Pinezhsky District (Russian: Пи́нежский райо́н) is an administrative district (raion), one of the twenty-one in Arkhangelsk Oblast, Russia.[1] Municipally, it is incorporated as Pinezhsky Municipal District.[3] It is located in the northeast of the oblast and borders with Mezensky District in the north, Leshukonsky District and Udorsky District of the Komi Republic in the east, Verkhnetoyemsky District in the south, Vinogradovsky District in the southwest, Kholmogorsky District in the west, and with Primorsky District in the northwest. Its administrative center is the rural locality (a selo) of Karpogory.[2] District's population: 26,978 (2010 Census);[5] 33,516 (2002 Census);[9] 40,486 (1989 Census).[10] The population of Karpogory accounts for 16.5% of the district's total population.[5]

Geography[edit]

The district is elongated from the northwest to the southeast; a major part of it belongs to the basin of the Pinega River which divides the district into roughly equal areas.

The main tributaries of the Pinega within the district are the Yula (left), the Pokshenga (left), and the Yezhuga (right). The northern part of the district belongs to the basins of the Kuloy River and its major right tributary, the Nemnyuga. Minor areas in the east of the district drain across the border of the district to the Mezen River. The whole area of the district is in the White Sea basin.

Almost the whole of the district is covered by coniferous forests (taiga). The exception are the meadows in the floodplains. There are many glacial lakes across the district, especially in its northern part. The biggest lakes are Teldozero, Poltozero, Karasozero (all in the northern part of the district), and Krasny Okun (in its southern part).

Karst landscapes, with karst caves, formed in the middle course of the Pinega, now inside the district limits. These hilly landscapes contrast with the plain to the west, in the valley of the Northern Dvina River. Pinezhsky Nature Reserve, located within the district limits, had been created to protect these landscapes and designated as a protected natural area at the federal level.[11]

History[edit]

The area was originally populated by the Finno-Ugric peoples and then colonized by the Novgorod Republic. After the fall of Novgorod, the area became a part of the Grand Duchy of Moscow. In the course of the administrative reform carried out in 1708 by Peter the Great, the area was included into Archangelgorod Governorate, with the creation of Kevrolsky Uyezd. The seat of the uyezd was located in Kevrola, now a village. In 1780, the governorate was abolished and transformed into Vologda Viceroyalty, with the creation of Pinezhsky Uyezd in place of Kevrolsky Uyezd. The seat of the uyezd was in Pinega. In 1796, Pinezhsky Uyezd was transferred to Arkhangelsk Governorate. In 1925, the town of Pinega, while still being the administrative center of the uyezd, was downgraded in status to that of a rural locality. In February 1927, Pinezhsky Uyezd was abolished and merged into Arkhangelsky Uyezd.
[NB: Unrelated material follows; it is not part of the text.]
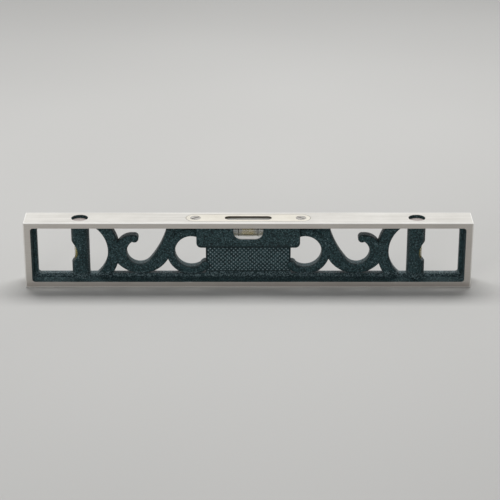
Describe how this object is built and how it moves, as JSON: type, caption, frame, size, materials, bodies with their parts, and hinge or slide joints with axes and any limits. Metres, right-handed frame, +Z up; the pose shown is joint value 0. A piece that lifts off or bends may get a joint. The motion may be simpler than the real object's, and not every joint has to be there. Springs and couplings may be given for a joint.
{
  "type": "precision machinist level",
  "caption": "Long cast-iron machinist's level with ground rails, open scrollwork, a checkered panel, a main vial under a slotted cover plate and an upright vial in each post.",
  "frame": {"origin": "middle of the ground base, which the level rests on", "axes": "+X along the level, +Y from the front, where the main vial's window is, to the back, +Z up"},
  "size_m": [0.4572, 0.0286, 0.0714],
  "materials": {
    "cast_iron_enamelled": "ground rails bare, the rest in dark blue-green enamel",
    "cover_plate_steel": "ground and plated",
    "screw_steel": "turned",
    "bed_white": "white, smooth",
    "vial_glass": "clear",
    "vial_spirit": "clear amber liquid",
    "vial_gas": "clear",
    "packing_plaster": "pale plaster",
    "plug_metal": "dull"
  },
  "bodies": {
    "level": {"frame_casting": "cast_iron_enamelled", "cover_plate": "cover_plate_steel", "cover_screw_left": "screw_steel", "cover_screw_right": "screw_steel", "main_vial_bed": "bed_white", "main_vial_glass": "vial_glass", "main_vial_spirit": "vial_spirit", "main_vial_pad_left": "packing_plaster", "main_vial_pad_right": "packing_plaster", "plumb_vial_glass_left": "vial_glass", "plumb_vial_spirit_left": "vial_spirit", "plumb_vial_seat_left": "packing_plaster", "plumb_vial_packing_left": "packing_plaster", "plumb_plug_left": "plug_metal", "plumb_vial_glass_right": "vial_glass", "plumb_vial_spirit_right": "vial_spirit", "plumb_vial_seat_right": "packing_plaster", "plumb_vial_packing_right": "packing_plaster", "plumb_plug_right": "plug_metal"},
    "main_bubble": {"main_vial_bubble": "vial_gas"},
    "plumb_bubble_left": {"plumb_vial_bubble_left": "vial_gas"},
    "plumb_bubble_right": {"plumb_vial_bubble_right": "vial_gas"}
  },
  "joints": [
    {"name": "main_bubble_travel", "type": "slide", "parent": "level", "child": "main_bubble", "axis": [1, 0, 0], "range_m": [-0.012, 0.012], "stiffness_N_per_m": 0.05, "deforming": ["main_vial_spirit"]},
    {"name": "plumb_bubble_left_rise", "type": "slide", "parent": "level", "child": "plumb_bubble_left", "axis": [0, 0, 1], "range_m": [-0.0328, 0], "stiffness_N_per_m": 0.5, "springref_m": 0.03, "deforming": ["plumb_vial_spirit_left"]},
    {"name": "plumb_bubble_right_rise", "type": "slide", "parent": "level", "child": "plumb_bubble_right", "axis": [0, 0, 1], "range_m": [-0.0328, 0], "stiffness_N_per_m": 0.5, "springref_m": 0.03, "deforming": ["plumb_vial_spirit_right"]}
  ]
}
In 1929, several governorates were merged into Northern Krai. On July 15, 1929, the uyezds were abolished and Pinezhsky District was established. Pinezhsky District became a part of Arkhangelsk Okrug of Northern Krai. At the same time, Karpogorsky District, with the administrative center in the selo of Karpogory, was established. In 1959, Karpogorsky and Pinezhsky Districts were merged into one district with the administrative center located in Karpogory.[8][12]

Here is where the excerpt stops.